In knowledge management, we could talk about “lost knowledge incidents” (LKIs). This is where critical knowledge is or was once available to the organisation, but failed to reach the person who needed to act upon it.
Unfortunately a lost knowledge incident is far less visible than a lost time incident. An LTI is visible because a person is not available for work, while a LKI is only visible when a mistake is repeated or a capability lost. Probably the majority of LKIs go undetected, although it is possible to identify knowledge loss “Near misses”.
FOLK is one parameter, the other is the cost of the lost knowledge (COLK). In some cases this can be huge. Here is a very good example, where the loss of knowledge about making nuclear weapons cost £69 million to replace. If you can look at a selection of lost knowledge episodes and calculate the cost of these to give an average cost, then multiply this average cost by the estimated Lost Knowledge Incident Frequency Rate, then you end up with a total estimated COLK.
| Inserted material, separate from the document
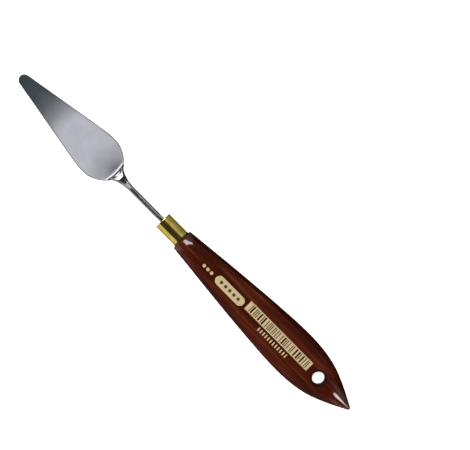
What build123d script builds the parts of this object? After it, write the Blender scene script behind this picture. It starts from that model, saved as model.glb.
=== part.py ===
from build123d import *
import math
import os

# A cranked painting knife with a trowel blade, a brass ferrule and a lacquered wooden handle.
# Millimetres. +X runs along the knife from the blade's tip to the butt of the handle, +Z is up,
# and the knife is the same on both sides of the XZ plane. The blade's flat underside lies at
# z = 0, and the origin is under the middle of the whole length.
# A station is a distance along the knife from the tip of the blade.

# ---- driving dimensions ----
overall_length = 200.0
axis_height = 8.4  # of the shank and the handle, above the blade's underside

# blade: a round tip, straight flanks at a small angle, and round shoulders down to the heel
tip_radius = 2.6
flank_angle = 9.7
flank_end = 42.5
shoulders = [(47.2, 9.85), (51.3, 9.4)]  # station, half width
heel_half_width = 7.75
heel_angle = -33.0
tip_thickness = 0.35
belly_station = 42.0
belly_thickness = 0.5
heel_thickness = 0.75

# flexing line across the heel: a rounded end on the blade in a hollow end on the neck
flex_station = 55.0
flex_gap = 0.04

# neck: a strap that narrows, thickens and climbs the crank from the heel to the shank
crank_start = 57.4
crank_angle = 60.0
lower_bend = 2.6
upper_bend = 3.0
neck_sections = [  # length along the neck from the flexing line, width, thickness
    (0.0, 2 * heel_half_width, heel_thickness),
    (2.4, 11.9, heel_thickness),
    (4.7, 7.7, 1.25),
    (7.0, 5.95, 1.65),
    (9.3, 4.7, 2.0),
    (11.6, 3.95, 2.3),
    (13.9, 3.12, 2.45),
    (15.7, 2.8, 2.5),
]
corner_share = 0.38  # corner radius of the neck's section, as a share of its thickness

# shank and tang: one rounded square bar
bar_width = 2.5
shank_start = 68.0
tang_end = 135.0
tang_point = 0.6

# ferrule: a drawn brass cup, closed in front but for the shank's hole
ferrule_front = 87.0
ferrule_back = 98.5
ferrule_radius = 4.05
ferrule_wall = 0.42
ferrule_front_wall = 0.6
ferrule_hole_radius = 1.5
ferrule_edge = 0.2

# handle: flattened ovals, round at both ends
handle_sections = [  # station, half width, half thickness, squareness
    (ferrule_back, 5.00, 5.00, 2.00),
    (103.0, 5.45, 5.42, 2.05),
    (108.0, 5.95, 5.62, 2.15),
    (120.0, 7.20, 5.92, 2.40),
    (134.0, 8.52, 6.10, 2.55),
    (148.0, 9.66, 6.20, 2.60),
    (160.0, 10.40, 6.25, 2.60),
    (168.0, 10.50, 6.25, 2.60),
    (176.0, 9.85, 6.10, 2.55),
    (183.0, 8.35, 5.60, 2.40),
    (189.0, 6.05, 4.55, 2.20),
    (195.0, 3.20, 2.70, 2.00),
    (overall_length, 0.60, 0.60, 2.00),
]
section_points = 24
shoulder_radius = 5.05
shoulder_rounding = 0.6
butt_rounding = 0.5
spigot_radius = ferrule_radius - ferrule_wall
spigot_front = ferrule_front + ferrule_front_wall

# tang bore in the handle, filled with cured adhesive round the tang
bore_radius = 1.7
bore_end = 136.5

# hang hole through the butt
hang_hole_station = 181.0
hang_hole_radius = 2.75
hang_hole_rounding = 0.4

cutter_length = 50.0  # of a cylinder that cuts right through the knife

os.makedirs("parts", exist_ok=True)


def along(station):
    """X of a station."""
    return station - overall_length / 2


def across(station, height):
    """The plane across the knife at a station, its own X along the width and its own Y upwards."""
    return Plane(origin=(along(station), 0, height), x_dir=(0, 1, 0), z_dir=(1, 0, 0))


def oval(half_width, half_thickness, squareness):
    """Points of a superellipse, which is an ellipse where squareness is 2."""
    points = []
    for step in range(section_points):
        angle = 2 * math.pi * step / section_points
        wide = half_width * abs(math.cos(angle)) ** (2 / squareness)
        tall = half_thickness * abs(math.sin(angle)) ** (2 / squareness)
        points.append((math.copysign(wide, math.cos(angle)), math.copysign(tall, math.sin(angle))))
    return points


# ---- blade: ground from a flat plate, thinner towards the tip ----
flank = math.radians(flank_angle)
heel = math.radians(heel_angle)
knuckle = heel_thickness / 2
flank_start = tip_radius * (1 - math.sin(flank))
flank_start_half = tip_radius * math.cos(flank)
flank_end_half = flank_start_half + (flank_end - flank_start) * math.tan(flank)

with BuildPart() as blade:
    with BuildSketch():
        with BuildLine():
            ThreePointArc(
                (along(0), 0),
                (along(tip_radius * (1 - math.cos(math.pi / 4))), tip_radius * math.sin(math.pi / 4)),
                (along(flank_start), flank_start_half),
            )
            Line((along(flank_start), flank_start_half), (along(flank_end), flank_end_half))
            Spline(
                (along(flank_end), flank_end_half),
                *[(along(station), half_width) for station, half_width in shoulders],
                (along(flex_station), heel_half_width),
                tangents=[(math.cos(flank), math.sin(flank)), (math.cos(heel), math.sin(heel))],
            )
            knuckle_end = (along(flex_station) + knuckle, heel_half_width + knuckle * math.tan(heel))
            Line((along(flex_station), heel_half_width), knuckle_end)
            Line(knuckle_end, (knuckle_end[0], 0))
            mirror(about=Plane.XZ)
        make_face()
    extrude(amount=heel_thickness)
    with BuildSketch(Plane.XZ):
        with BuildLine():
            Polyline(
                (along(flex_station), 0),
                (along(0), 0),
                (along(0), tip_thickness),
                (along(belly_station), belly_thickness),
                (along(flex_station), heel_thickness),
            )
            ThreePointArc(
                (along(flex_station), heel_thickness),
                (along(flex_station) + knuckle, knuckle),
                (along(flex_station), 0),
            )
        make_face()
    extrude(amount=overall_length, both=True, mode=Mode.INTERSECT)

# ---- neck, shank and tang: one forged bar, flattened where it meets the blade ----
crank_turn = math.radians(crank_angle)
bends_rise = (lower_bend + upper_bend) * (1 - math.cos(crank_turn))
slope_length = (axis_height - knuckle - bends_rise) / math.sin(crank_turn)

with BuildPart() as shank_and_tang:
    with BuildLine(Plane.XZ) as neck_line:
        Line((along(flex_station), knuckle), (along(crank_start), knuckle))
        lower_arc = JernArc((along(crank_start), knuckle), (1, 0), lower_bend, crank_angle)
        slope = Line(lower_arc @ 1, lower_arc @ 1 + (lower_arc % 1) * slope_length)
        upper_arc = JernArc(slope @ 1, slope % 1, upper_bend, -crank_angle)
        Line(upper_arc @ 1, (along(shank_start), axis_height))
    neck_path = neck_line.wire()
    for length, width, thickness in neck_sections:
        place = length / neck_path.length
        with BuildSketch(Plane(origin=neck_path @ place, x_dir=(0, 1, 0), z_dir=neck_path % place)):
            RectangleRounded(width, thickness, corner_share * thickness)
    with BuildSketch(across(shank_start, axis_height)) as bar_section:
        RectangleRounded(bar_width, bar_width, corner_share * bar_width)
    sweep(path=neck_path, multisection=True)
    extrude(bar_section.sketch, amount=tang_end - shank_start)
    chamfer(shank_and_tang.faces().sort_by(Axis.X)[-1].edges(), length=tang_point)
    with Locations(Location((along(flex_station), 0, knuckle), (90, 0, 0))):
        Cylinder(knuckle + flex_gap, cutter_length, mode=Mode.SUBTRACT)

# ---- ferrule ----
with BuildPart() as ferrule:
    with BuildSketch(across(ferrule_front, axis_height)):
        Circle(ferrule_radius)
    extrude(amount=ferrule_back - ferrule_front)
    with BuildSketch(across(spigot_front, axis_height)):
        Circle(spigot_radius)
    extrude(amount=ferrule_back - spigot_front, mode=Mode.SUBTRACT)
    with BuildSketch(across(ferrule_front, axis_height)):
        Circle(ferrule_hole_radius)
    extrude(amount=ferrule_front_wall, mode=Mode.SUBTRACT)
    rims = ferrule.edges().filter_by(GeomType.CIRCLE)
    outer_rims = rims.filter_by(lambda rim: rim.radius > (spigot_radius + ferrule_radius) / 2)
    fillet(outer_rims, radius=ferrule_edge)

# ---- handle: turned spigot and shoulder, flattened oval grip and pointed butt ----
handle_axis = Axis((0, 0, axis_height), (1, 0, 0))
shoulder_centre = (along(ferrule_back), 0, axis_height)

with BuildPart() as handle:
    for station, half_width, half_thickness, squareness in handle_sections:
        with BuildSketch(across(station, axis_height)):
            with BuildLine():
                Spline(*oval(half_width, half_thickness, squareness), periodic=True)
            make_face()
    loft()
    fillet(handle.faces().sort_by(Axis.X)[-1].edges(), radius=butt_rounding)
    with BuildSketch(Plane(origin=shoulder_centre, x_dir=(1, 0, 0), z_dir=(0, -1, 0))):
        with BuildLine():
            Polyline(
                (0, shoulder_radius - shoulder_rounding),
                (-shoulder_rounding, shoulder_radius - shoulder_rounding),
                (-shoulder_rounding, shoulder_radius + shoulder_rounding),
                (shoulder_rounding, shoulder_radius + shoulder_rounding),
                (shoulder_rounding, shoulder_radius),
            )
            RadiusArc(
                (0, shoulder_radius - shoulder_rounding),
                (shoulder_rounding, shoulder_radius),
                shoulder_rounding,
            )
        make_face()
    revolve(axis=handle_axis, mode=Mode.SUBTRACT)
    with BuildSketch(across(spigot_front, axis_height)):
        Circle(spigot_radius)
    extrude(amount=ferrule_back - spigot_front)
    with BuildSketch(across(spigot_front, axis_height)):
        Circle(bore_radius)
    extrude(amount=bore_end - spigot_front, mode=Mode.SUBTRACT)
    with Locations((along(hang_hole_station), 0, axis_height)):
        Cylinder(hang_hole_radius, cutter_length, mode=Mode.SUBTRACT)
    hole_x = along(hang_hole_station)
    hang_hole_rims = handle.edges().filter_by(
        lambda edge: abs(edge.center(CenterOf.BOUNDING_BOX).X - hole_x) < hang_hole_rounding
    )
    fillet(hang_hole_rims, radius=hang_hole_rounding)

# ---- adhesive: fills the tang bore round the tang ----
with BuildPart() as tang_adhesive:
    with BuildSketch(across(spigot_front, axis_height)):
        Circle(bore_radius)
    extrude(amount=bore_end - spigot_front)
    add(shank_and_tang.part, mode=Mode.SUBTRACT)

for name, piece in {
    "blade": blade,
    "shank_and_tang": shank_and_tang,
    "ferrule": ferrule,
    "handle": handle,
    "tang_adhesive": tang_adhesive,
}.items():
    piece.part.label = name
    export_step(piece.part, f"parts/{name}.step")
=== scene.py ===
"""A cranked painting knife: spring steel blade and neck, brass ferrule and lacquered wooden handle."""

import math
import random

import bpy
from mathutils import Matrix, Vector


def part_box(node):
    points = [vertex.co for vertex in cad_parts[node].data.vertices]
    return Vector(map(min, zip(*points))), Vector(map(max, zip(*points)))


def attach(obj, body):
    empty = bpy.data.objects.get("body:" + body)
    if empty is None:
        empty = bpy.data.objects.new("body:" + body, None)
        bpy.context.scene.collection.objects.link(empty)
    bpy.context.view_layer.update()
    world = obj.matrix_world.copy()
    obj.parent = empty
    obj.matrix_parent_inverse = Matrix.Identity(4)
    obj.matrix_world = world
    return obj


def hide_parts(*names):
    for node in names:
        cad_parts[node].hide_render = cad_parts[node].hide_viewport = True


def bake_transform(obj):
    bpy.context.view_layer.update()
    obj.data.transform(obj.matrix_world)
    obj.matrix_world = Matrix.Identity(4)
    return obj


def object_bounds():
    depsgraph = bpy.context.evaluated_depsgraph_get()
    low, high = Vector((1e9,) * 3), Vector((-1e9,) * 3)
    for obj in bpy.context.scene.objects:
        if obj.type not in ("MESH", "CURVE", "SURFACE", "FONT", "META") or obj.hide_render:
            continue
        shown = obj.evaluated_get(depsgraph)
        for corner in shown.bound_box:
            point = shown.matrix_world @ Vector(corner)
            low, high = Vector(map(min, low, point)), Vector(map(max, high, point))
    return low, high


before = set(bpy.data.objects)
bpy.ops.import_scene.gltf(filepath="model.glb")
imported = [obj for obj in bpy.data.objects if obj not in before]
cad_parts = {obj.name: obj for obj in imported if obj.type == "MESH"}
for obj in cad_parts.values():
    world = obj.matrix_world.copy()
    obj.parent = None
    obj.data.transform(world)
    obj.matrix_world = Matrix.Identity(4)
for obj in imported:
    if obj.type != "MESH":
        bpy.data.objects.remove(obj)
cad_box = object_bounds()

MM = 0.001
SHARP_ANGLE = math.radians(25)  # edges sharper than this stay sharp in the shading

# ---------------------------------------------------------------- sizes, in millimetres
# A station is a distance along the knife from the tip of the blade, as in the CAD model.

blade_low, blade_high = (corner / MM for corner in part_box("blade"))
ferrule_low, ferrule_high = (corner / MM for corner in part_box("ferrule"))
steel_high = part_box("shank_and_tang")[1] / MM
handle_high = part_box("handle")[1] / MM
glue_low, glue_high = (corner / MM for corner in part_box("tang_adhesive"))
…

What causes a Lost Knowledge incident?
- It can happen when somebody had knowledge, but doesn’t want to pass it on or record it. This is a cultural failure.
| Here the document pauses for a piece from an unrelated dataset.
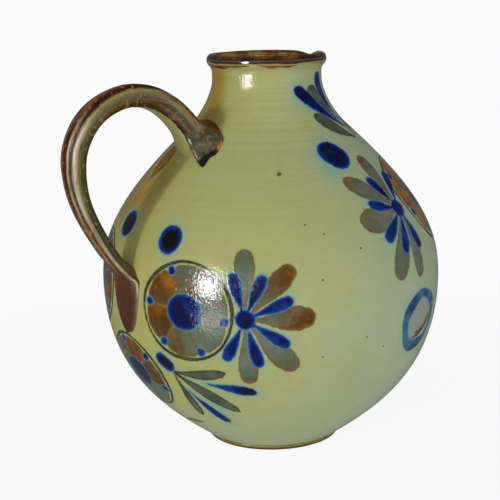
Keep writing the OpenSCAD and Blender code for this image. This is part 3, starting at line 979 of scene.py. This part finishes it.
def rgb(red, green, blue):
    """A colour as its eye-value from 0 to 255, turned into the linear light that the shader wants."""
    linear = [(c / 255 / 12.92) if c <= 10.3 else ((c / 255 + 0.055) / 1.055) ** 2.4
              for c in (red, green, blue)]
    return (*linear, 1.0)


def give(material, *pieces):
    """Puts one material on some pieces."""
    for piece in pieces:
        piece.data.materials.append(material)


# %% [markdown]
# The glaze over the wall is a celadon: khaki on the handle's side, paler and cooler near the foot
# and on the lip's side, where milky patches float in it, which are partly painted highlight, a soft
# sheen of light. It turns amber near the handle and brown on the lip's side, partly the glaze's own
# colour and partly painted shade that darkens the left and right edges of the jug as the camera
# sees it. Fine throwing lines show through it near the neck. The same ground goes under the rim
# and inside the handle, so it is one function.


# %% Celadon ground
across_x, across_y = 0.766, -0.643


def celadon_ground(g, spot):
    """Colour of the bare glaze, its mottle and its throwing lines as numbers from 0 to 1, and the
    height. The side is measured across the photographer's view, from the handle to the lip."""
    x, y, z = g.axes(spot)
    soft, radius = g.noise(spot, 9, 2), g.length(g.place((1, 1, 0)))
    side = x * across_x + y * across_y + (soft - 0.5) * 0.16
    # Painted shade: amber, partly the glaze's own colour, darkens the left edge of the view on the
    # shoulder and neck, where the handle's shadow falls.
    amber_painted_shade = (side / radius).fade(-0.50, -0.98) * z.fade(0.125, 0.155, 0.0, 0.85)
    # Painted shade: a brown flush on the lip's side, partly the glaze's own colour, darkens the right
    # edge of the view above the belly.
    brown_flush_shade = (x / radius).fade(0.62, 0.78) * z.fade(0.10, 0.135, 0.0, 0.72)
    # Milky patches on the side away from the handle: partly the glaze's own milkiness, partly painted
    # highlight standing in for a soft sheen of light.
    milky_haze_sheen = g.noise(spot, 17, 2).fade(0.42, 0.62, 0.0, 0.55) * side.fade(0.0, 0.05)
    lines, mottle = g.noise(g.place((10, 10, 700)), 1.0, 2), g.noise(spot, 130, 3)
    glaze = g.coats(
        g.mix(side.fade(-0.085, 0.105), (163, 161, 92), (157, 170, 138)),
        ((z + soft * 0.05).fade(0.085, 0.02), (168, 178, 146)),
        (z.fade(0.17, 0.235, 0.0, 0.45), (168, 164, 92)),
        # The amber and the brown flush are partly painted shade, and the haze is partly painted
        # highlight.
        (amber_painted_shade, (144, 116, 20)), (brown_flush_shade, (104, 74, 26)),
        (lines.fade(0.35, 0.7) * z.fade(0.12, 0.20, 0.03, 0.14), (126, 120, 58)),
        (milky_haze_sheen, (162, 174, 146)), (mottle.fade(0.35, 0.75, 0.0, 0.12), (180, 184, 146)))
    return glaze, mottle, lines, z


# %% [markdown]
# The pigments lie under the glaze: cobalt with a bright edge, a turquoise halo and a near-black
# middle, iron with a brown edge and a grey-green or mauve middle, and a dark green for leaves
# and rings. Where pigment lies, the glaze is glossier and stands a little higher.


# %% Painting over the celadon
celadon_gloss, rim_gloss, foot_gloss = (1.5, 0.24), (1.5, 0.45), (1.45, 0.35)
petal_bands = [(0.0, (106, 112, 100)), (0.20, (90, 104, 90)), (0.38, (88, 92, 70)),
               (0.52, (92, 74, 46)), (0.66, (84, 56, 26)), (0.80, (96, 58, 16)),
               (0.92, (128, 76, 12)), (1.0, (150, 94, 18))]
specks = [(-125, 207, 1.5), (-117.4, 173.6, 0.7), (-98.8, 157, 0.7), (-113.7, 141.7, 0.65),
          (-98.5, 105.4, 0.6), (-91, 97.3, 0.6), (-113.7, 96.8, 0.6), (-111.2, 167.4, 0.6),
          (60, 160, 0.8), (118, 140, 0.7), (15, 120, 0.7)]


def paint_stains(g, glaze, mottle):
    """Teal stains, where cobalt and copper have run into the glaze round the strokes."""
    soft = (mottle - 0.5) * 6.0
    return g.coats(glaze, ((g.field("stain") + soft).fade(6.5, -8.0, 0.0, 0.55), (112, 160, 140)),
                   ((g.field("cobalt") + soft).fade(7.5, 0.0, 0.0, 0.30), (112, 162, 146)))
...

- It can happen when somebody had knowledge, but had no mechanism to pass it on or record it. This is a failure of the KM framework (and by Knowledge Management framework, I mean the combination of people, process, technology and governance).
- It can happen when somebody had knowledge and had passed it on, but that knowledge can no longer be found. This is also a failure of the framework.
- It can happen when somebody needs knowledge, and has the mechanism to find it, but doesn’t know that they ought to look or ask. This I would suggest is also a failure of the framework, because there should be processes for knowledge seeking built into activity.
- It can happen when somebody needs knowledge, and has the mechanism to find it, but they don’t want to look for it or don’t want to consider it. This is a cultural failure, often known as “not invented here”.
What if somebody needs knowledge, has the mechanism to find it, looks for it, finds it, considers it, and then decides after mature consideration that it’s not applicable for their situation? I would say that this is not a failure of the knowledge management system, and there must be many many cases when this is the right thing to do. The key here is the mature consideration – if you just ignore the lesson because you naively think “this time our project is different” (the most dangerous words in project management) then this is not mature consideration, its another cultural failure.
Tracking LKIs and estimating FOLK and COLK will not be an easy task. The survey approach described above is one way to do it ( a top-down analysis), while an analysis of project failures, cross-referenced to the lessons management system is another, bottom up, approach (the approach taken by the organisation analysing rework costs).